If you’re looking for the same regurgitated advice that every other internet marketer gives you, then you’ve come to the wrong place. Recently, I’ve seen a trend that I think is a dangerous one.

Several top internet marketers are dishing out advice on how giving out free or VERY cheap products on the front end is the way to go. I completely disagree with 95% of that and think it will actually hurt more people than it will help.

Sure, their logic might make sense upon first glance:

Cheaper Price / Free = More Customers = More People to Sell on the Backend To

But let’s take a closer look at that…

Let’s say that you send 2,500 visitors to your site and convert a whopping 40% on your free offer (that’s a fairly high percentage even for a free offer — I’m being generous).

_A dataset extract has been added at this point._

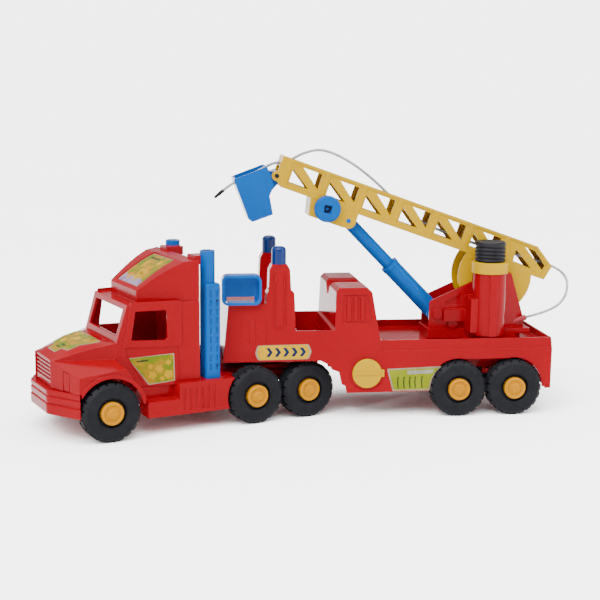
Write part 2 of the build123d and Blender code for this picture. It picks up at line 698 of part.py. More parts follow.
def strut_cylinder():
    """The outer tube, hinged between the turret's cheeks."""
    mouth = strut_length() - 90
    tube = along(0, mouth, STRUT_TUBE_RADIUS) + along(mouth - 6, mouth, STRUT_TUBE_RADIUS + 0.8)
    tube += crossbar(0, 0, STRUT_TUBE_RADIUS, -STRUT_TUBE_RADIUS, STRUT_TUBE_RADIUS)
    tube -= along(11, mouth + 2, STRUT_ROD_RADIUS + 0.35)
    tube -= crossbar(0, 0, STRUT_PIN_RADIUS + PIN_CLEARANCE, -30, 30)
    return on_strut(tube)


def strut_rod():
    """The sliding rod; its eye is slotted so that it has play on the boom's pin."""
    length = strut_length()
    rod = along(length - 90 - 55, length - 4.5, STRUT_ROD_RADIUS)
    rod += crossbar(length + 0.7, -STRUT_PLAY / 2, STRUT_EYE_RADIUS, -STRUT_ROD_RADIUS, STRUT_ROD_RADIUS)
    gap = STRUT_PIN_RADIUS + 0.3
    slot = block(length - gap, length + gap + 1.7, -20, 20, -STRUT_PLAY - gap, gap)
    return on_strut(rod - slot)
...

That’s 1,000 “customers” and $0 profit.

Now, let’s say that you have a $97 product in the backend or as a one time offer. Those 1,000 “customer” never bought from you and are classified as freebie seekers as of right now. A 5% conversion rate on them might be very optimistic, but let’s assume that you get that 5% conversion rate. That’s 50 sales, or $4,850 for you.

Kind of sad for 1,000 “customers” — that’s only $4.85 each, which again is pretty optimistic.

But let’s assume that you want to take advantage of your paying customers now and you offer a $497 one time offer to your 50 paying customers. Since these are paying customers, they’re conversion rates will probably be a bit higher. So let’s say that 10% convert. That’s 5 sales, or $2,485.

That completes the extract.